## THE INPUT
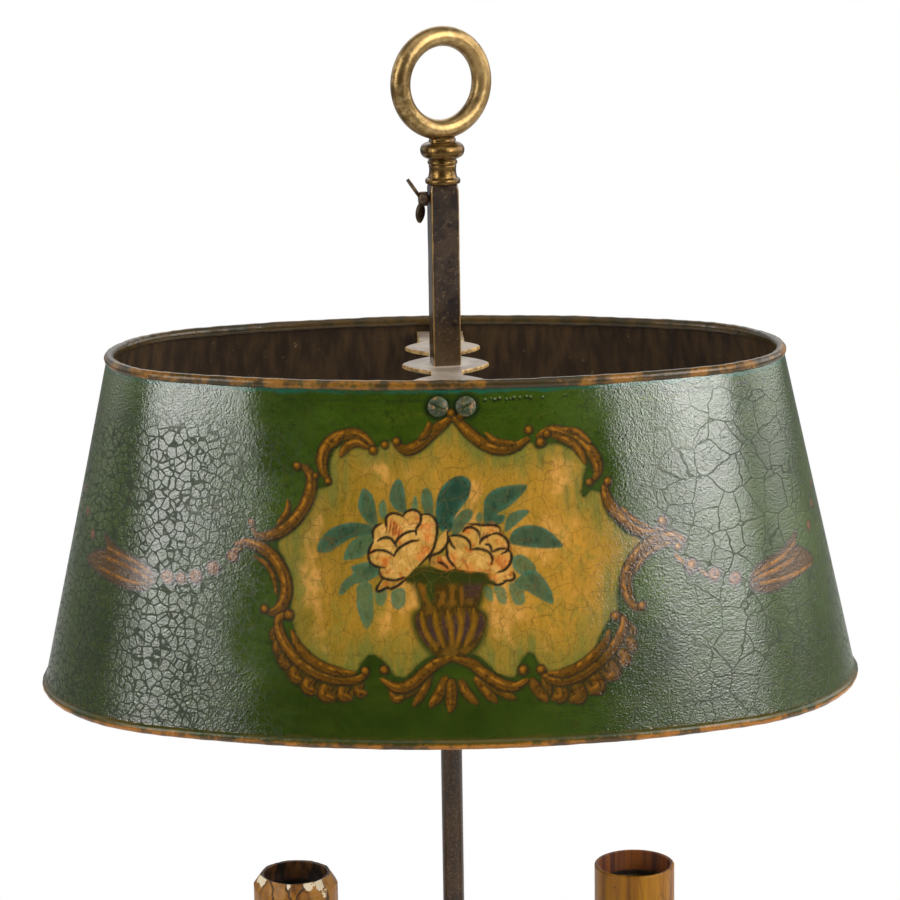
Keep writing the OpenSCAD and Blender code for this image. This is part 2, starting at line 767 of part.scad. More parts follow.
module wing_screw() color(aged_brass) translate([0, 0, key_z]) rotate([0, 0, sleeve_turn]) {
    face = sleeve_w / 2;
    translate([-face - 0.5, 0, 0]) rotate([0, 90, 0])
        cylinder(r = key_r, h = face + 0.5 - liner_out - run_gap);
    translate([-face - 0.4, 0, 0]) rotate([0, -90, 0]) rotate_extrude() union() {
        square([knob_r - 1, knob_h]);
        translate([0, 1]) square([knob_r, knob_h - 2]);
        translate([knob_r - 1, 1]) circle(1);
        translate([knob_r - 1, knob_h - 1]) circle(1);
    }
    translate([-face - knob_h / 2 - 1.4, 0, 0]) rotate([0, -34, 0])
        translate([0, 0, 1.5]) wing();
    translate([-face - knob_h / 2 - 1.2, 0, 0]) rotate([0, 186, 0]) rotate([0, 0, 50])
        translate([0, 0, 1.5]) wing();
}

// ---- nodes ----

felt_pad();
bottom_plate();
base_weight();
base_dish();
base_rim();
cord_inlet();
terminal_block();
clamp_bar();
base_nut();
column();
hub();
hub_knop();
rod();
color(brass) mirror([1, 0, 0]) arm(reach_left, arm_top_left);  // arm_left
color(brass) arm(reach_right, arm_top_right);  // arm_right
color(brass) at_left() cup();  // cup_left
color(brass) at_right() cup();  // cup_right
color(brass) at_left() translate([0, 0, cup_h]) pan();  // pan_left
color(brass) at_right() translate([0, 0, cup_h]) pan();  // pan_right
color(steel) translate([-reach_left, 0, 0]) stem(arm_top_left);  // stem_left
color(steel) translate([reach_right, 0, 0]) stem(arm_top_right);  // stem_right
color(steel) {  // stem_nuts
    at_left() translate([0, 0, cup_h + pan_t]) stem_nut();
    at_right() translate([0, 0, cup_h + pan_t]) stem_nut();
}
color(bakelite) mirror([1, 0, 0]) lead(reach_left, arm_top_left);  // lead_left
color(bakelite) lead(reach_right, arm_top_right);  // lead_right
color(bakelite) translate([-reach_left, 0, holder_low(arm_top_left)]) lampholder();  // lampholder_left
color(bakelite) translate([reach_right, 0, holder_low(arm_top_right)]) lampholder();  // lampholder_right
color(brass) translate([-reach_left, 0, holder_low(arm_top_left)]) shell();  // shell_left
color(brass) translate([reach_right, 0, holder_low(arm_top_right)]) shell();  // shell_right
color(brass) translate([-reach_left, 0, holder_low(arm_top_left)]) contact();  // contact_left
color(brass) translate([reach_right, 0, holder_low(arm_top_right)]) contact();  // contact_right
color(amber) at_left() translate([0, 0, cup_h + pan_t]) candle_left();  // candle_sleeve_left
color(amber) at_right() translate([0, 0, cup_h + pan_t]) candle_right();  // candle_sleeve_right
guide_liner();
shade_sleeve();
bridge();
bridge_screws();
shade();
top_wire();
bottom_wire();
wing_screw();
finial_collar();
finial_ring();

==

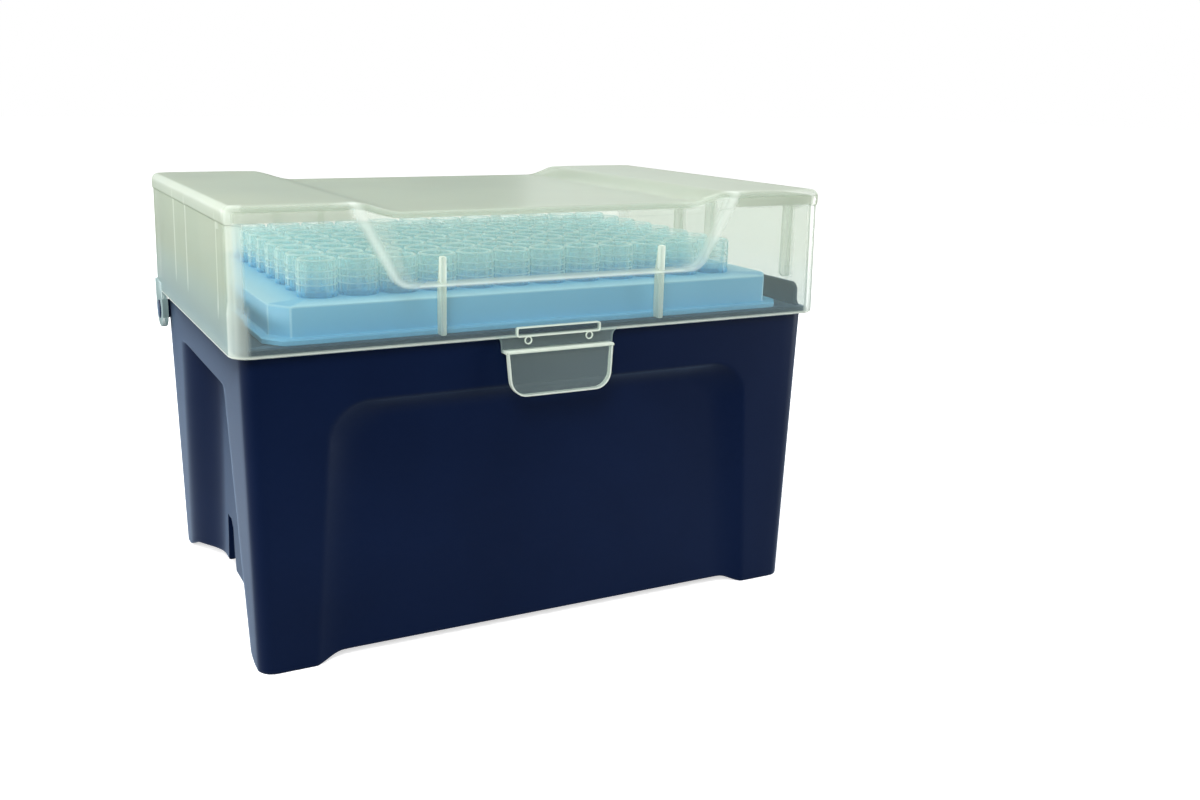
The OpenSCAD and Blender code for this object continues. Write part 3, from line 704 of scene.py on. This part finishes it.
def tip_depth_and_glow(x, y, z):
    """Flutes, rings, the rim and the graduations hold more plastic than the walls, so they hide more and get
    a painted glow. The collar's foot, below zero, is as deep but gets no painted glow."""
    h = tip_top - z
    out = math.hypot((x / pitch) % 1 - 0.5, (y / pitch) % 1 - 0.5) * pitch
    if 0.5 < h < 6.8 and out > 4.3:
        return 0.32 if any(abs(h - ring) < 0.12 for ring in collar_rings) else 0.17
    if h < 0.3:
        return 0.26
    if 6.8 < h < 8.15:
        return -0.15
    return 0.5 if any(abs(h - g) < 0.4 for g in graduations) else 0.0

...

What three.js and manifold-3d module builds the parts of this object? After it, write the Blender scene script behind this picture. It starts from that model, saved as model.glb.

## DIRECTIONS FOR THIS TASK
On how many lines does the word "from" appear? Answer with only the number.

## EXERCISE RESULT
2